An 86-year-old black man injured after being jolted by a white officer’s Taser will get a $900,000 payout — one of the most significant for a stun gun case in South Carolina history — as video emerged Friday of the Kingstree encounter that raised further questions about police use of force.
Albert Chatfield, who has dementia, put his hands in the air after a brief car chase Oct. 16 in the small Williamsburg County community, then jogged backward from officers.
A police report said Chatfield was shocked with the stun gun to stop him from getting hit by passing traffic. But the only car in the video footage is backing away from the action.
A federal court last year declared unconstitutional any Taser use against someone who doesn't present a danger to another person. Agencies statewide sent their officers through training on the law.
Chatfield’s lawyer, state Rep. Justin Bamberg, said an elderly man in a bout of confusion posed no threat and the officers’ justification for the take-down contradicted the video. Chatfield fell. His head hit the pavement.
That a supervisor had ordered the officer to use the Taser shows a pervasive lack of training on the rules, Bamberg said Friday.
“This is a learning opportunity,” he said. “It’s very unfortunate that such a learning session has to come at the expense of an 86-year-old grandfather. But it’s an opportunity to look at Taser training and try to stop it from happening to somebody else.”

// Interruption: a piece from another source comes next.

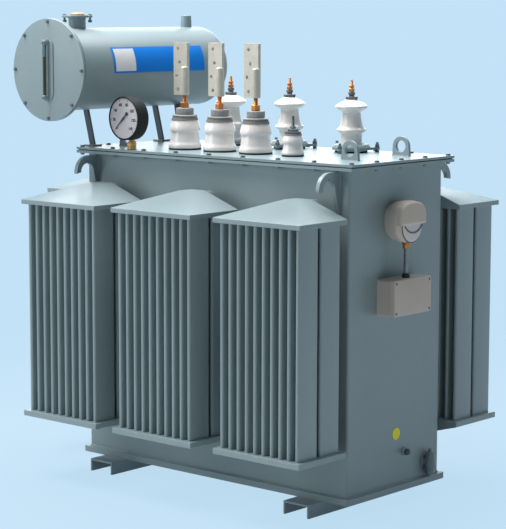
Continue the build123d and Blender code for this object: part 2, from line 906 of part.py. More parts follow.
save("tank_body", rounded_plate(tank_length, tank_depth, tank_height, tank_corner_radius, tank_bottom))
save("tank_flange", tank_flange())
save("cover_gasket", cover_gasket())
save("cover_plate", rounded_plate(cover_length, cover_depth, cover_thickness, cover_corner_radius, cover_bottom))
save("base_flange", rounded_plate(base_length, base_depth, base_thickness, base_corner_radius, base_bottom))
save("skid_left", skid(-skid_spacing / 2))
save("skid_right", skid(skid_spacing / 2))

radiator_headers = [top_header(), bottom_header()]
radiator_tubes = tubes()
for name, place in radiator_places().items():
    save(f"{name}_headers", *[place * piece for piece in radiator_headers])
    save(f"{name}_tubes", *[place * tube for tube in radiator_tubes])

hooks = mirrored_pair(lifting_hook(-hook_spacing / 2), Plane.XZ)
hooks += mirrored_pair(lifting_hook(hook_spacing / 2), Plane.XZ)
save("lifting_hooks", *hooks)
save("cover_lugs", *[cover_lug(place.position.X, place.position.Y) for place in
                     GridLocations(lug_spacing_x, lug_spacing_y, 2, 2)])

save("conservator_shell", conservator_shell())
save("conservator_cover", conservator_cover())
save("conservator_end", conservator_end())
save("conservator_legs", conservator_leg(leg_front_y), conservator_leg(leg_rear_y))
save("oil_pipe", oil_pipe())
save("oil_filler", oil_filler())
save("conservator_vent", conservator_vent())
save("sight_gauge_guard", sight_gauge_guard())
save("sight_glass", sight_glass())
save("dial_thermometer", dial_thermometer())
save("thermometer_pocket", thermometer_pocket())

save("bushing_gaskets", *bushing_gaskets())
save("lv_porcelain", *[lv_porcelain(x) for x in lv_row_x[:lv_count]])
save("lv_caps", *[lv_cap(x) for x in lv_row_x[:lv_count]])
save("lv_studs", *[lv_stud(x) for x in lv_row_x[:lv_count]])
save("lv_flags", *[lv_flag(x) for x in lv_row_x[:lv_count]])
save("neutral_porcelain", neutral_porcelain(lv_row_x[lv_count]))
save("neutral_terminal", neutral_terminal(lv_row_x[lv_count]))
save("hv_porcelain", *[hv_porcelain(x) for x in hv_row_x])
save("hv_clamps", *[hv_clamp(x) for x in hv_row_x])
save("hv_terminals", *[hv_terminal(x) for x in hv_row_x])

save("wall_relay", wall_relay())
save("relay_conduit", relay_conduit())
save("terminal_box", terminal_box())
save("earth_terminal", earth_terminal())
save("drain_valve", drain_valve())
print("centre_x", centre_x, "cover_top", cover_top, "flag_bottom", flag_bottom())
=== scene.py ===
# %% [markdown]
# # An oil-filled distribution transformer, finished in Blender
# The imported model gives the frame: every node at its real place, in metres. This lesson keeps the
# plain welded plates as they are and gives them paint, and it works out the rounded, turned and
# repeated pieces again as fine surfaces, each standing where its node stands.

from collections import namedtuple
from math import cos, pi, radians, sin

import bmesh
import bpy
import numpy as np
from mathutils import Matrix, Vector


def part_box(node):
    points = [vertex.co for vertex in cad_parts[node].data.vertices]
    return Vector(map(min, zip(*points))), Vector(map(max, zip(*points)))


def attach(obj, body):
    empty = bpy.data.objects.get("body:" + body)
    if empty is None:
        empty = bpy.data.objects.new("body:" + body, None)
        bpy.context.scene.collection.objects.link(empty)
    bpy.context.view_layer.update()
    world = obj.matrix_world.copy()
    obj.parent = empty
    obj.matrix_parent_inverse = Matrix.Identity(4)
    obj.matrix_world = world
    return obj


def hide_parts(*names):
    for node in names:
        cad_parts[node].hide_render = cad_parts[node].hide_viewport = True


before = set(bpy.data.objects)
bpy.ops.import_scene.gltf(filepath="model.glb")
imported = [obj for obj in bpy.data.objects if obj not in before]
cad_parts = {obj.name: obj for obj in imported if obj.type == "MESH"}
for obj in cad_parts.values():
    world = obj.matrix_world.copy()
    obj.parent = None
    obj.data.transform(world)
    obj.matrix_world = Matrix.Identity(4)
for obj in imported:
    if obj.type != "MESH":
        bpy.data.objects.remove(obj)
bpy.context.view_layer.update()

# %% [markdown]
# ## Shapes as arrays
# A form is three arrays: points, the corner numbers of all faces in a row, and how many corners each
# face has. Arrays join, repeat and turn without a loop over their points, and Blender takes them in
# one call. The directions are named, so that a piece can be laid along any of them.

# %% Forms, joining, repeating and laying
Form = namedtuple("Form", "points corners sizes")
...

A State Law Enforcement Division investigation is being closed without criminal charges against any officers, agency spokesman Thom Berry said — a decision that Chatfield’s family respected.
Chief James Barr of the Kingstree Police Department, who had requested the probe, said he still could not talk about it.
The settlement, announced Friday but reached a week earlier, was negotiated with Kingstree’s insurer at the Municipal Association of South Carolina.
Bamberg has represented families in other high-profile cases, including the 2015 shooting death of Walter Scott by a North Charleston officer. Chatfield’s agreement, he said, amounted to one of the "quickest and most considerable" settlements in a South Carolina Taser injury in which no lawsuit had been filed.
The dashcamera video, which the lawyer distributed, brought further scrutiny to how the police justified their Taser use. The authorities had denied The Post and Courier’s open-records request for the footage.
One foggy morning, someone told police that Chatfield, a retired entrepreneur, was tailgating other cars in his Ford SUV. He drove away from the responding officers and ran two red lights.
He soon stopped at an intersection and got out, raising his arms.
Police said he “took up a fighting stance” against Officer Stephen Sweikata, who is white, and Lt. Carl Scott, a black supervisor.
The video showed Sweikata pulling down Chatfield’s arms to handcuff the motorist, but Chatfield pulled away and moved swiftly backward. He walked out of his own shoes.
Portions of what he said to the officers isn’t clear from the video.
“Stop!” they told him.
“No,” he said, “you ... shoot me.”
A nearby car backed away. No other traffic went by.
“Tase me,” he said. “Tase me.”
He appeared to slap at Scott's arms.
“Tase him,” the lieutenant told Sweikata. “Tase him.”
A thud is heard as the Taser goes off. Chatfield quickly fell to the ground.
The confrontation lasted less than 45 seconds.
Later in the video clip, as Chatfield breathes heavily and cries out in pain, an officer is heard explaining that the motorist was brought down with the stun gun “rather than fight him in the street.”
“He denied verbal commands several times,” the officer said. “He’s fighting. We’ve got traffic coming up the street. ... So we had to tase him to get him from being further hurt.”
'Long way to go'
While the video doesn't provide a perfect view, University of South Carolina law professor Seth Stoughton said it appears to show that Chatfield posed a threat to neither the officers nor himself.
"Even if he hadn't been trying to get away," said Stoughton, a former police officer, "I haven't met many unarmed 86-year-olds who pose a legitimate danger to a trio of officers."
Chatfield stayed in intensive care for weeks and had bleeding on his brain.
Slowly on the mend, he was transferred Thursday from the hospital to a long-term care facility.
"He still has a long way to go," his daughter, Jodi Mack of North Carolina, said Friday during a news conference. "I don't have the same person I had a month ago."
Chatfield still doesn’t talk about his experience, Bamberg said, but he hopes that the Kingstree police will become more active with the community’s younger and older folks alike.
The settlement, Bamberg said, also will ensure that Chatfield has the best medical care for the rest of his life.
“Not everyone who doesn’t listen to a directive from law enforcement has an intent to hurt somebody,” Bamberg said. “You have to talk to these folks. You can’t just tase people to gain compliance. That’s a change we need to see.”